Kretzer wanted time to further develop claims that the prosecution may have failed to disclose information about Davila being on drugs at the time of the murders.
“While intoxication is not a defense to murder, it would have been an issue that would have been relevant to mitigation and sentencing,” Kretzer said Tuesday, indicating a jury could have been persuaded to hand down the lesser sentence of life in prison without parole if it was brought up at trial.
The Texas Attorney General’s office argued against the appeal in its court filing, saying that Davila himself would have obviously been aware of his own intoxication, so it was information the defense could have found earlier, disqualifying it from court review now. The courts agreed with Texas, denying Davila’s motions.

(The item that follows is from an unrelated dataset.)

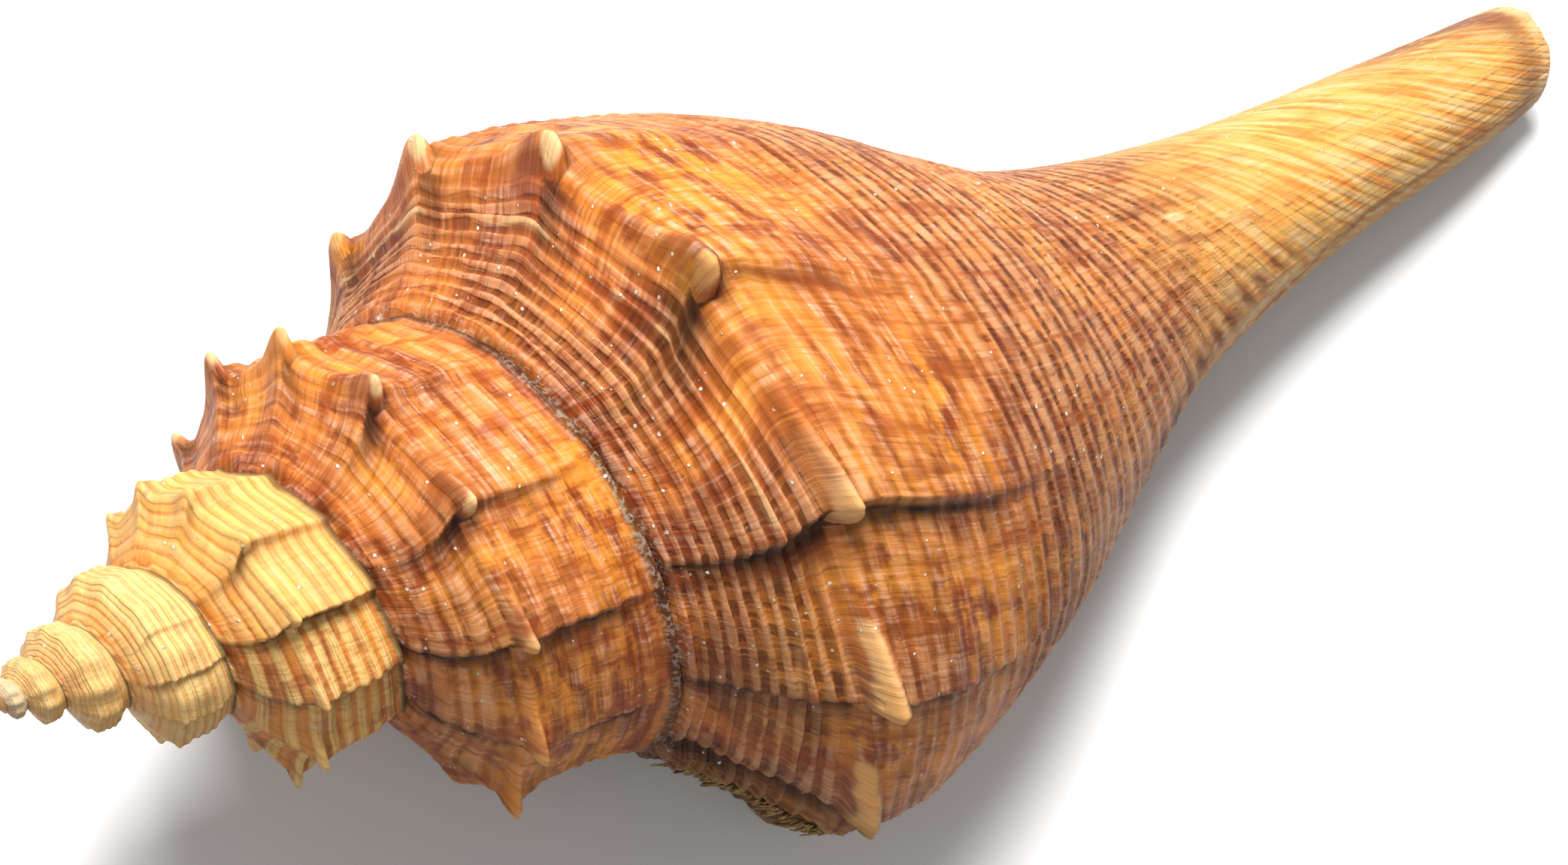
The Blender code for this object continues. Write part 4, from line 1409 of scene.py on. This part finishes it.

Davila’s team had also asked the nation’s high court to remove the Tarrant County District Attorney’s office from his case since the criminal district attorney, Sharen Wilson, was the judge who oversaw his trial, and his former state appellate attorney now works for her.
“The clients should obviously be able to trust their lawyers,” Kretzer said. “You can’t get confidential information from your client and then turn around and use it against him.”
A spokeswoman for Wilson said Tuesday she couldn’t comment on the pending case, but she pointed to the office’s court briefings, which indicate Davila’s previous appellate attorney was not allowed to have any involvement in the case. The state also argued that Wilson’s minimal action in the case did not violate Davila’s due process rights.
“Davila presents no direct authority mandating the office’s removal from their Texas statutory duty to represent the State, especially when the action complained of is the ministerial act of setting an execution date,” wrote Texas Assistant Attorney General Katherine Hayes in the state’s briefing to the Supreme Court.
Davila’s execution marks the fifth execution in Texas this year and the ninth in the country.